Records with modeling code -
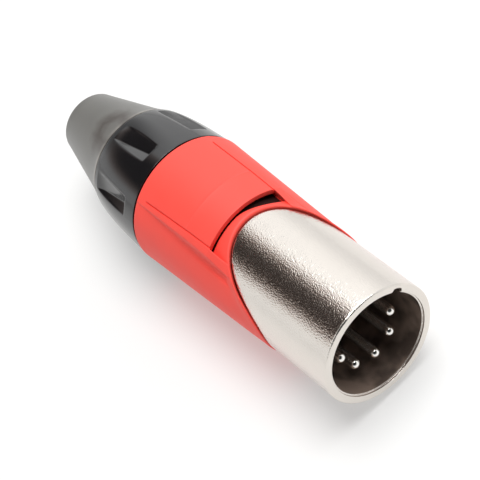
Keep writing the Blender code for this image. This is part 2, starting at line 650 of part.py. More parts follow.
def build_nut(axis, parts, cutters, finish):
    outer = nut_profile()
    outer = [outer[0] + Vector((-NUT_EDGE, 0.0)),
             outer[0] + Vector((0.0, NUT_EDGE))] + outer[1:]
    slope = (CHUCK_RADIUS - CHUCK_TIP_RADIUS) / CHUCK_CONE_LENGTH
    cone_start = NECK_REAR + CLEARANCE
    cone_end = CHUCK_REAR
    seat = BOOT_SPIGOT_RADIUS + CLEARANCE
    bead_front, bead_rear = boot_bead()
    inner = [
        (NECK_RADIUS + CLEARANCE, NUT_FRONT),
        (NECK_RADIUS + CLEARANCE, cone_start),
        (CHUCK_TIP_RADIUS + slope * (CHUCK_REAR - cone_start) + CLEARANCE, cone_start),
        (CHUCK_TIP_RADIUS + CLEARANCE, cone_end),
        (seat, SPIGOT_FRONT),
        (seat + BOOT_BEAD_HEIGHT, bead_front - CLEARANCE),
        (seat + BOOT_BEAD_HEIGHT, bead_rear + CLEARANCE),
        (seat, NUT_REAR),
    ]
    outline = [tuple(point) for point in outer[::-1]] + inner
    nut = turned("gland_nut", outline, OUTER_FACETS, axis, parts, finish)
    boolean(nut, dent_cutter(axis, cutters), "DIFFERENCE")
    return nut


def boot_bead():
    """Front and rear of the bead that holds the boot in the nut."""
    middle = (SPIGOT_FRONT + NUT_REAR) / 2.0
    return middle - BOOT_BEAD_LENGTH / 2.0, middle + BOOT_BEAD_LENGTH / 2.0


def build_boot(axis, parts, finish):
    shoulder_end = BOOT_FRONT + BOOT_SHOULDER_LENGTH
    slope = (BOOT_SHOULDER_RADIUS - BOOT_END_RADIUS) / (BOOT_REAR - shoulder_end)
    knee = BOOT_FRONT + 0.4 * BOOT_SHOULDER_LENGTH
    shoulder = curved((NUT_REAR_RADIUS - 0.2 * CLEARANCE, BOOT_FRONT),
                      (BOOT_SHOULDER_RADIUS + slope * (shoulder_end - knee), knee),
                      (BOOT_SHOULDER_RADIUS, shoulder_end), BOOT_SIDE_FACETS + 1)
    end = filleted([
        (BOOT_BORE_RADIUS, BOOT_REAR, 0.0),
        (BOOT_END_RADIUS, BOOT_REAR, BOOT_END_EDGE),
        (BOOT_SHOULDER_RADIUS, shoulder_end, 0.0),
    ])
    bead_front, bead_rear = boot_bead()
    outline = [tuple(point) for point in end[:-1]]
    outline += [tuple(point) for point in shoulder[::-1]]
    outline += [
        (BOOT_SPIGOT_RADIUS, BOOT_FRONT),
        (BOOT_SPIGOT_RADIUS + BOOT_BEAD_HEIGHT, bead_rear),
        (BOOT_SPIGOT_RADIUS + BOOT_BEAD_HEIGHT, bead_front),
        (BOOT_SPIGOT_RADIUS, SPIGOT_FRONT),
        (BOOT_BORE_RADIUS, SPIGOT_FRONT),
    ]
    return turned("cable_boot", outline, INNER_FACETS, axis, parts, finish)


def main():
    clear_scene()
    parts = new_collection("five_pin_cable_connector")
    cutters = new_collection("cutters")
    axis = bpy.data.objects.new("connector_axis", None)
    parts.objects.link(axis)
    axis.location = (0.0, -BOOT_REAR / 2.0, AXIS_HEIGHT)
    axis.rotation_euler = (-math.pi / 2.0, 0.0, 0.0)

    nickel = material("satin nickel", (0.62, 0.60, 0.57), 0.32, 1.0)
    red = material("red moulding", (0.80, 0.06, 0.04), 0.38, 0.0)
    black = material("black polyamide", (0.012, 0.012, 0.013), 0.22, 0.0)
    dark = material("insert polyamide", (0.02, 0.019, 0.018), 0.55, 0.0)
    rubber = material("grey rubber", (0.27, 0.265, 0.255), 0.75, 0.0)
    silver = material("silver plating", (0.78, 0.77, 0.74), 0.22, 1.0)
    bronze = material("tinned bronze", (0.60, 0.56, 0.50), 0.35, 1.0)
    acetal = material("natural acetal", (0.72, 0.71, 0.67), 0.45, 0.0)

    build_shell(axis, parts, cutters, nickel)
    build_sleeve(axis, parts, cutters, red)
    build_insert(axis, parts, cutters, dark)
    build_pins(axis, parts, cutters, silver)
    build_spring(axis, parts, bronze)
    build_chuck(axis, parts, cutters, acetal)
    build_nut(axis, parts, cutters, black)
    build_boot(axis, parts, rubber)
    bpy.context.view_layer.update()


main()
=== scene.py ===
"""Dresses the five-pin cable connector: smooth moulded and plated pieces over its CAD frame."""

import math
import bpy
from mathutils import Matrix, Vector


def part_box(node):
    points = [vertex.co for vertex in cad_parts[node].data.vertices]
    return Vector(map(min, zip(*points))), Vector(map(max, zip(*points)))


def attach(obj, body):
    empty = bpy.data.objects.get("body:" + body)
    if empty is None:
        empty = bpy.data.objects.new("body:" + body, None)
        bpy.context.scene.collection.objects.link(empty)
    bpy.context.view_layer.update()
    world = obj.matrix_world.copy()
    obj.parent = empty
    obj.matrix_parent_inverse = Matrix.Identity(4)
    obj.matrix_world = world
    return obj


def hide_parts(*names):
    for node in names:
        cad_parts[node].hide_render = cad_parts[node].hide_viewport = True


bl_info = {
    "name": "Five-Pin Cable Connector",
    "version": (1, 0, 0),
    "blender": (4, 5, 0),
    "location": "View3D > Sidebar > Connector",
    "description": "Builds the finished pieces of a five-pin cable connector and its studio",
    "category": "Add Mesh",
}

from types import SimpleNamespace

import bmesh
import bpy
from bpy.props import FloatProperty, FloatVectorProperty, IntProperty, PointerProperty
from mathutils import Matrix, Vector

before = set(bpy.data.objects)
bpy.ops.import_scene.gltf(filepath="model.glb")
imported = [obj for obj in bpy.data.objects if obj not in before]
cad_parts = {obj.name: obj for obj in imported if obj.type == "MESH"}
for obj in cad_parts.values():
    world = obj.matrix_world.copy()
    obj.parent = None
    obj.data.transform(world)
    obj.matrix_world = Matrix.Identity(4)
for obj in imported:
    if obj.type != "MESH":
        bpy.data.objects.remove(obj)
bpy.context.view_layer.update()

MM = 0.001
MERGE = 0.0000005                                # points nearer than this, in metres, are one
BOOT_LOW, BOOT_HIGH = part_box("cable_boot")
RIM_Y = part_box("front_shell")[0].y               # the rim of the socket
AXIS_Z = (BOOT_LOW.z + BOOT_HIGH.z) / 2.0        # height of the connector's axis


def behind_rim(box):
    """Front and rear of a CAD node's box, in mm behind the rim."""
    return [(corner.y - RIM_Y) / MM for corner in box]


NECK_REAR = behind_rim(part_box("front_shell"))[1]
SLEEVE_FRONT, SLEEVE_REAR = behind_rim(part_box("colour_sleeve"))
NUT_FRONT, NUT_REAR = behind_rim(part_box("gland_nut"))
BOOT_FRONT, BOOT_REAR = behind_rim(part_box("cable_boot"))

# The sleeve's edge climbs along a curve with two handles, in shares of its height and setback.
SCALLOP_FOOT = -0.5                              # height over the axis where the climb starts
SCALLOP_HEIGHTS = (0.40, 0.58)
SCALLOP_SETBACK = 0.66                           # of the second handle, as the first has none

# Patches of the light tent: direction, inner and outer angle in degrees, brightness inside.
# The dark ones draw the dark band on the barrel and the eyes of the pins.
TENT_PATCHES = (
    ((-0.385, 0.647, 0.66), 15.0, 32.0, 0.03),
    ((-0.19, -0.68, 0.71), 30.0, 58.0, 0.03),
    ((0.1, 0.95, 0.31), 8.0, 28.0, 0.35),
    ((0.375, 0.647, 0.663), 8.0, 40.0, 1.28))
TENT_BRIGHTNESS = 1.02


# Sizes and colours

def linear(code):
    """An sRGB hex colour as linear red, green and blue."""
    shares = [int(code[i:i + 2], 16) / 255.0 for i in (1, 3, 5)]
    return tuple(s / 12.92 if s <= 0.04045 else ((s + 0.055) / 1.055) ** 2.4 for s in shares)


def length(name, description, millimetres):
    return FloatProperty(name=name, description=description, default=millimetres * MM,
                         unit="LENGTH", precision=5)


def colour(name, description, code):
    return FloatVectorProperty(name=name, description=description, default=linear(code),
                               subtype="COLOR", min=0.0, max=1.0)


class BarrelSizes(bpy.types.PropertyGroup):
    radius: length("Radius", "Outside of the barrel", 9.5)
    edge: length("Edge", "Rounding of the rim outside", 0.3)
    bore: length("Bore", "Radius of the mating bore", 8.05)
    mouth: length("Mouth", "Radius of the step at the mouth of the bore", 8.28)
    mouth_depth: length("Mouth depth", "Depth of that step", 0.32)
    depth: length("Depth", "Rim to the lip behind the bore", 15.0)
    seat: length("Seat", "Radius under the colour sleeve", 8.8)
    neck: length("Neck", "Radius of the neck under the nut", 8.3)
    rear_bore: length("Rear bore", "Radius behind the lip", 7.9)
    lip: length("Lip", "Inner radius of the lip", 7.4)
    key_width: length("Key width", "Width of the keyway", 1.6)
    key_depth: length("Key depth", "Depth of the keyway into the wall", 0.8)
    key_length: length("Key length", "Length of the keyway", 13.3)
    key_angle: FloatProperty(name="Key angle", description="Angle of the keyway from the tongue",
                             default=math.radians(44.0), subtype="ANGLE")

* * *

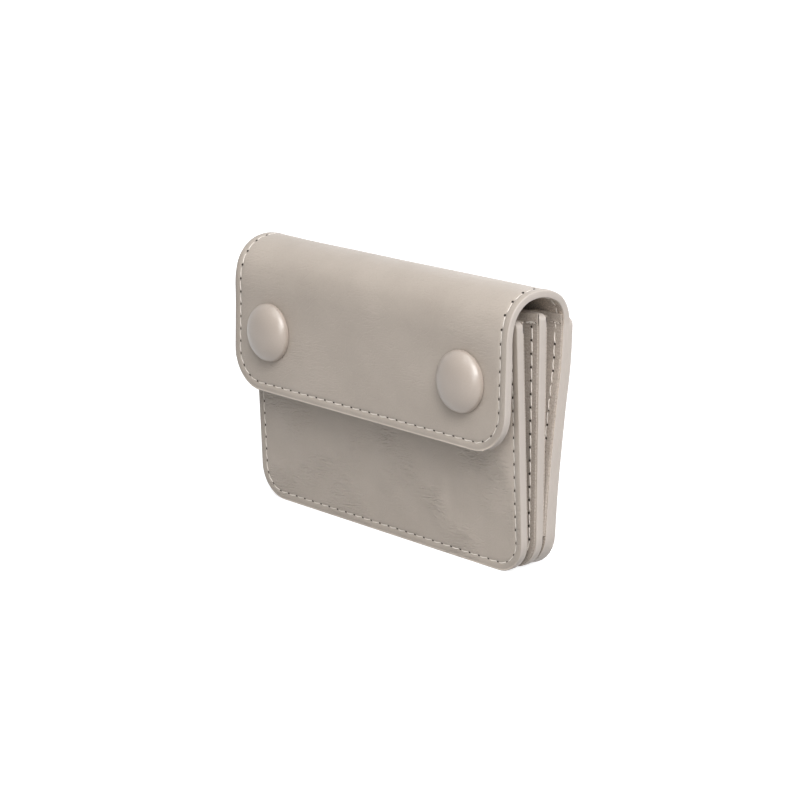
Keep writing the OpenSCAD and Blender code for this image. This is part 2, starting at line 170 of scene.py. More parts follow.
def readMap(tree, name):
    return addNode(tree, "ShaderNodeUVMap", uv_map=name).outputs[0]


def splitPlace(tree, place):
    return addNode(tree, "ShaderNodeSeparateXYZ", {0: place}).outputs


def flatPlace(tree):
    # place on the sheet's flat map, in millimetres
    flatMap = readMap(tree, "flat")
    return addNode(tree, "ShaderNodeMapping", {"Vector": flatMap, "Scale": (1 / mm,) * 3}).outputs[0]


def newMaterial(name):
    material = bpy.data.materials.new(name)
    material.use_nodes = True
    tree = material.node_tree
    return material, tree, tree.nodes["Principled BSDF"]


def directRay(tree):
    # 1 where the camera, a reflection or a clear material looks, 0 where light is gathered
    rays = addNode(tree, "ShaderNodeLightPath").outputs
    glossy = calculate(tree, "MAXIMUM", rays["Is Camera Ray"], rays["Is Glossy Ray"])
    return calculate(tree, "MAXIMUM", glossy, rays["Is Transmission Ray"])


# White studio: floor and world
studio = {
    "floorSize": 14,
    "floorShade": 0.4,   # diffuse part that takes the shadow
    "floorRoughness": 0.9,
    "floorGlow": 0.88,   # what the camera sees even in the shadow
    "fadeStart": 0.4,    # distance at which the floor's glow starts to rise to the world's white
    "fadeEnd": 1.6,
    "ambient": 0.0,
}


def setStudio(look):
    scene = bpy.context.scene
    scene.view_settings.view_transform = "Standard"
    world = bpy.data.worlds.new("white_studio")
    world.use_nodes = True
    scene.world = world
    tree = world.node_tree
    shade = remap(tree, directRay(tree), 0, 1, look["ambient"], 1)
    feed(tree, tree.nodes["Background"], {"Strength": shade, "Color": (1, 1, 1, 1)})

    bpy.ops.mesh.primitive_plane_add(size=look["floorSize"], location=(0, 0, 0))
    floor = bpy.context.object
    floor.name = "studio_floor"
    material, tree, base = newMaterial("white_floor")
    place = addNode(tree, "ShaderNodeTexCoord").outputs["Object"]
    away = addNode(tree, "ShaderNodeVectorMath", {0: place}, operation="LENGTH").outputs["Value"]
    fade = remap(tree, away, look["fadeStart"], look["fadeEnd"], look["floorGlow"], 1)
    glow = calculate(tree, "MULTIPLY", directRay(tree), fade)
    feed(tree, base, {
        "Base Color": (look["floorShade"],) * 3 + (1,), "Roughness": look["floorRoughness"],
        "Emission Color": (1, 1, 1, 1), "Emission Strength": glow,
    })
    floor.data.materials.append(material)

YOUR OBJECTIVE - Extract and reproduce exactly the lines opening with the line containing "zip(*points))), Vector(map(max, zip(*points)))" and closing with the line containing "imported = [obj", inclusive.

COMPLETED TASK -
    return Vector(map(min, zip(*points))), Vector(map(max, zip(*points)))


def attach(obj, body):
    empty = bpy.data.objects.get("body:" + body)
    if empty is None:
        empty = bpy.data.objects.new("body:" + body, None)
        bpy.context.scene.collection.objects.link(empty)
    bpy.context.view_layer.update()
    world = obj.matrix_world.copy()
    obj.parent = empty
    obj.matrix_parent_inverse = Matrix.Identity(4)
    obj.matrix_world = world
    return obj


def hide_parts(*names):
    for node in names:
        cad_parts[node].hide_render = cad_parts[node].hide_viewport = True


bl_info = {
    "name": "Five-Pin Cable Connector",
    "version": (1, 0, 0),
    "blender": (4, 5, 0),
    "location": "View3D > Sidebar > Connector",
    "description": "Builds the finished pieces of a five-pin cable connector and its studio",
    "category": "Add Mesh",
}

from types import SimpleNamespace

import bmesh
import bpy
from bpy.props import FloatProperty, FloatVectorProperty, IntProperty, PointerProperty
from mathutils import Matrix, Vector

before = set(bpy.data.objects)
bpy.ops.import_scene.gltf(filepath="model.glb")
imported = [obj for obj in bpy.data.objects if obj not in before]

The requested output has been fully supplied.